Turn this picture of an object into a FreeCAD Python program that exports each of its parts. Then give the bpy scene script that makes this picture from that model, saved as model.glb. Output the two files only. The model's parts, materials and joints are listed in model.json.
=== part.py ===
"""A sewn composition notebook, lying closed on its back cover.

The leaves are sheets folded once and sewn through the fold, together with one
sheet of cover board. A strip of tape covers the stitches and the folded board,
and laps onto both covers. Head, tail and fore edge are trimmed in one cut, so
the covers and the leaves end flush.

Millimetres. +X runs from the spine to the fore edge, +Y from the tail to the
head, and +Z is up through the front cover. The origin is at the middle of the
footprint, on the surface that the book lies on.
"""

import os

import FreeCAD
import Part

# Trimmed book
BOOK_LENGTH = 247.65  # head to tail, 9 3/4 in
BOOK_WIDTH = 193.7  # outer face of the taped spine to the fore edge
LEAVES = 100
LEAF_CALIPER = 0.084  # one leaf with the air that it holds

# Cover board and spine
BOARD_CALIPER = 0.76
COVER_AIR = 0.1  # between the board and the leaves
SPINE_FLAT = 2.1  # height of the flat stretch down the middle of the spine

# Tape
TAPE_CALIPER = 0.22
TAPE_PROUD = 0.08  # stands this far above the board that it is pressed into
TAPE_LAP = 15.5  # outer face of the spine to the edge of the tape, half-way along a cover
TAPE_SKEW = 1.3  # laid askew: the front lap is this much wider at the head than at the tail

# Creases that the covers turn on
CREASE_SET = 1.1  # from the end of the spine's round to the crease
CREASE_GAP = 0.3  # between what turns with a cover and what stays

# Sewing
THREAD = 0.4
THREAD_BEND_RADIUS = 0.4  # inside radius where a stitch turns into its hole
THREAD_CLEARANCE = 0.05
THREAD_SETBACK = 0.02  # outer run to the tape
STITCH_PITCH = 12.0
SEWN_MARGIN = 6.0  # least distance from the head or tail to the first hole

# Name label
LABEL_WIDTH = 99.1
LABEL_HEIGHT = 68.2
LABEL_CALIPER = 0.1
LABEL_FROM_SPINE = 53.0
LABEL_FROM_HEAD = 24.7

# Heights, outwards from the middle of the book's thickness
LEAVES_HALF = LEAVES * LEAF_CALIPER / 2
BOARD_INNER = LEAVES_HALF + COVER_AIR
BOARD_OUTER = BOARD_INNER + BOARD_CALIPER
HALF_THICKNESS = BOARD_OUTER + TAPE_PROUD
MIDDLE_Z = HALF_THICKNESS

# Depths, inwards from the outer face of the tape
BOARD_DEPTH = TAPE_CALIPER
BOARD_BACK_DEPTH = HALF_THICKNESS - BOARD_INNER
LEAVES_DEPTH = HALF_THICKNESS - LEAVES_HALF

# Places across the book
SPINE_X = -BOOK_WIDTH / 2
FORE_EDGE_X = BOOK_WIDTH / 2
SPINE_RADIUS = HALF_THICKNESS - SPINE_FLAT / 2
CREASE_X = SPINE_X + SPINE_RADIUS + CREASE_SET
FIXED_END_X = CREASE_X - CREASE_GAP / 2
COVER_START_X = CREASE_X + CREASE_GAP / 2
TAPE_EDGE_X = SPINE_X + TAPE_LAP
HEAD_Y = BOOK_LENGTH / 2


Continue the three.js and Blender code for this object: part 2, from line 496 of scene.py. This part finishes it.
☆ ☆ ☆ ☆ ☆ ☆ ☆
» Required work
The lines from the first of the entries through the line holding "its back cover." are to be restated word for word, and no others.

» Written solution
Turn this picture of an object into a FreeCAD Python program that exports each of its parts. Then give the bpy scene script that makes this picture from that model, saved as model.glb. Output the two files only. The model's parts, materials and joints are listed in model.json.
=== part.py ===
"""A sewn composition notebook, lying closed on its back cover.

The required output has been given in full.